Senators push for airline passenger protections after holiday travel meltdown
Passengers walk past a flight status board in Terminal C at Orlando International Airport that shows many delays, Wednesday, Jan. 11, 2023, after the FAA grounded all U.S. flights earlier in the day.
Joe Burbank | Tribune News Service | Getty Images
Two Senate Democrats on Tuesday reintroduced legislation to strengthen airline passenger protections following a year of travel disruptions that was capped by chaos that stranded thousands of people over the December holidays.

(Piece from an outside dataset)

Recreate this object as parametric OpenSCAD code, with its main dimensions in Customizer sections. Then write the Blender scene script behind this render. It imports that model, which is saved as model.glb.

Sens. Richard Blumenthal of Connecticut and Edward Markey of Massachusetts are trying to get traction on two bills that aim to speed up passenger refunds during flight disruptions and tamp down on airline fees that range from seating assignments to checked bags and brought in billions for the airline industry.
The Airline Passengers’ Bill of Rights, which is co-sponsored by Sens. Sheldon Whitehouse, D-R.I., Bob Casey, D-Pa., Ron Wyden, D-Ore., and Bernie Sanders, I-Vt., also calls for minimum compensation of $1,350 for travelers bumped off of oversold flights. Currently airlines can cap compensation for those delays at $1,550, according to the Transportation Department.
Their attempt to get the legislation approved comes a month after Southwest Airlines canceled some 16,700 flights from Dec. 21 through Dec. 31 after its internal crew rebooking systems were unable to handle numerous flight changes from bad weather, prompting executives to slash the schedule. Southwest last week said it has processed nearly all reimbursement requests but declined to provide further detail.
Sen. Maria Cantwell, D-Wash., is planning to hold a hearing on the latest airline disruptions in the coming weeks.
The bills also follow a push by the Biden administration for stricter airline passenger rules, including for traveler refunds.
Airlines for America, said its members, the largest U.S. carriers, “abide by — and frequently exceed – all DOT regulations regarding consumer protections.”
“The proposed policies in this bill — instituting government-controlled pricing, establishing a private right of action and dictating private sector contracts — would drastically decrease competition, leading to a subsequent increase in airfare prices and potential cut in services to small and rural communities,” the industry group said in a statement.